Extra-Prämien für das spätere Wegräumen des Drecks

Verdi und der Beamtenbund verhandeln derzeit bundesweit über neue Tarife für die rund 2,5 Millionen Beschäftigten von Bund und Kommunen. Sie fordern 10,5 Prozent und mindestens 500 Euro mehr Lohn. Dazu gehören auch die Beschäftigten der BSR. Ihnen winkt nicht nur eine Lohnsteigerung, sondern eine Zusatzprämie. Denn unabhängig davon, dass sie für die Streiktage den Lohn als Streikgeld von der Gewerkschaft ersetzt bekommen: Für das Einsammeln des liegen gebliebenen Mülls erhalten die Beschäftigten auch eine zusätzliche Prämie.
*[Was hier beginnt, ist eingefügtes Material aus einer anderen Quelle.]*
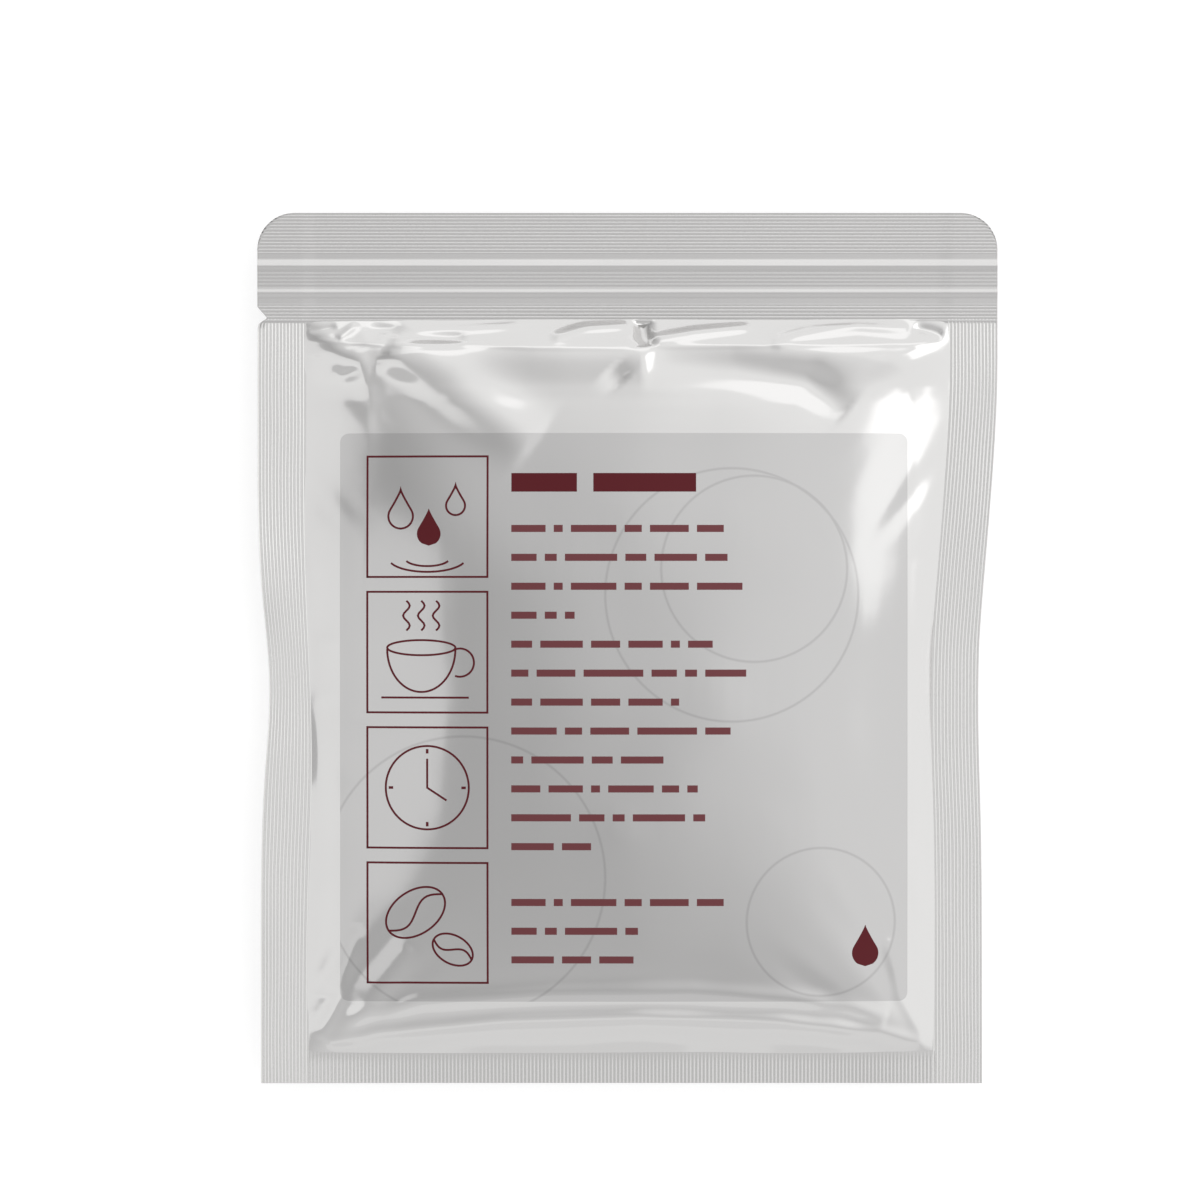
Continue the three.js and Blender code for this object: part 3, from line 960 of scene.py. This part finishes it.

Der BSR-Sprecher begründet dies: „Wenn sich nach einem mehrtägigen Streik der Abfall einiger Tage angesammelt hat und die Entsorgung dann von uns nachgeholt wird, funktioniert dies logistisch nicht, ohne dass über etliche Tage entsprechende Mehrarbeitsstunden anfallen. Als Arbeitgeber sind wir zur Vergütung dieser Mehrarbeitsstunden auch verpflichtet. Die Beschäftigten müssen diese nicht etwa deshalb unbezahlt leisten, weil sie zuvor gestreikt haben und aus diesem Grund der Abfall liegen geblieben ist. Die Abgeltung für die Mehrarbeit wird von uns pauschaliert, und zwar in Höhe von 150 Euro brutto in Anlehnung an jeden Streiktag.“ Dies entspreche einem durchschnittlichen Tageslohn in Müllabfuhr und Reinigung.